Low-temperature sintering of dense lanthanum silicate electrolytes with apatite-type structure using an organic precipitant synthesized nanopowder

Abstract

Highly sinterable La(10)Si(6)O(27) and La(10)Si(5.5)M(0.5)O(27) (M = Mg, and Al) nanopowders with apatite-type structure have been synthesized via a homogeneous precipitation method using diethylamine (DEA) as a precipitant. The synthetic approach using an organic precipitant with dispersant characteristics is advantageous in configuring weakly agglomerated nanopowders, leading to desirable sintering activity. X-ray diffraction powder patterns confirmed the single-phase crystalline lanthanum silicate of hexagonal apatite structure at 800 degrees C, which is a relatively lower calcination temperature compared to conventionally prepared samples. Transmission electron microscopy images revealed particles similar to 30 nm in size with a high degree of crystallinity. A dense grain morphology was recognized from the scanning electron microscopy images of the polished Surface of the pellets that were sintered at 1400 and 1500 degrees C for 10 h.
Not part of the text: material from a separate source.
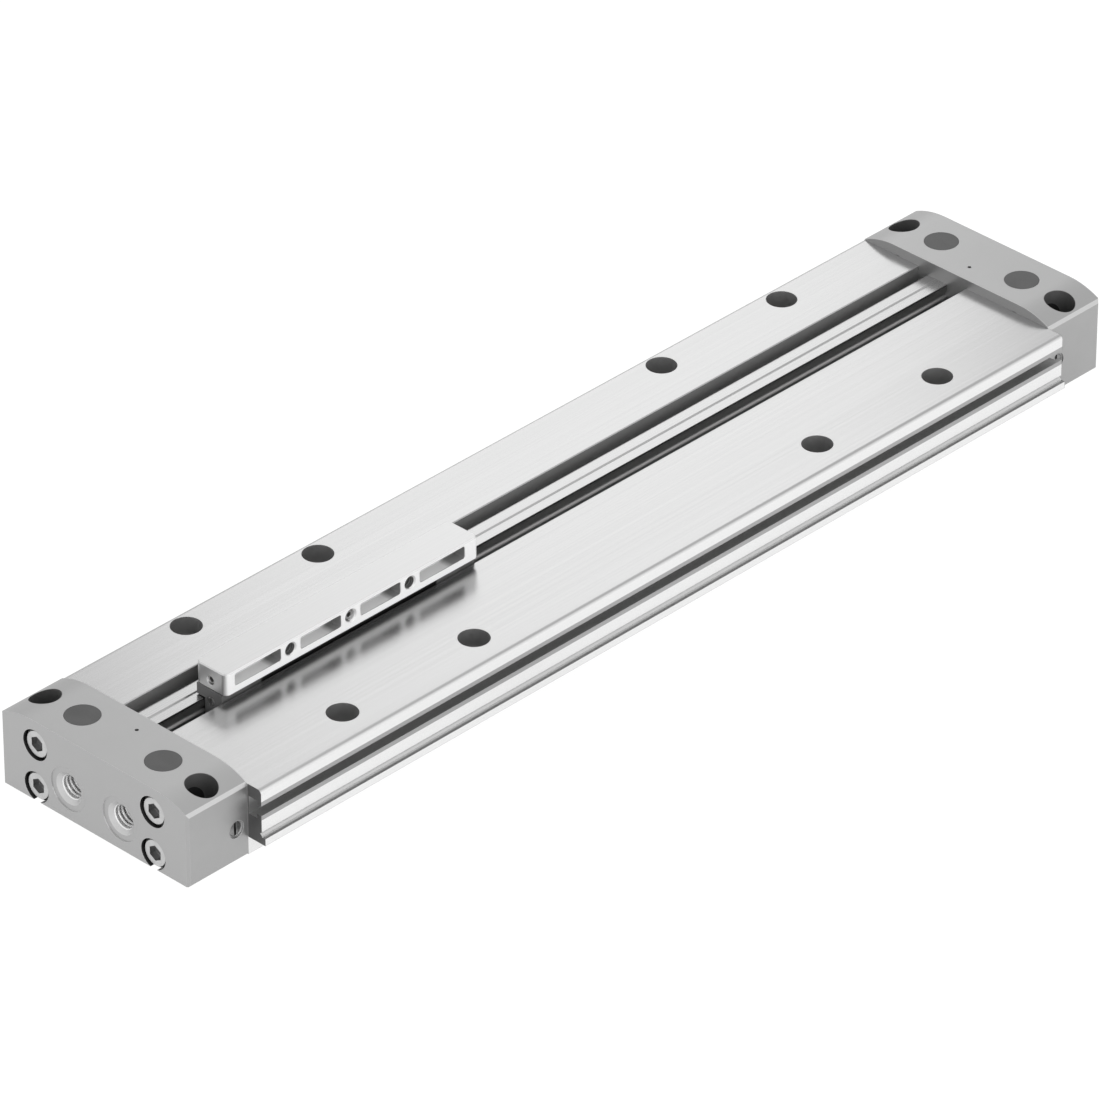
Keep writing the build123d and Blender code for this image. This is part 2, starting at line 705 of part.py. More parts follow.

This low-temperature sintering is significant because conventional powder processing requires a temperature above 1700 degrees C to obtain the same dense electrolyte. The doped-lanthanum silicate electrolyte prepared by the DEA process and sintered at 1500 degrees C for 10 h exhibited electrical conductivity comparable with samples prepared at Much higher sintering temperature (>1700 degrees C).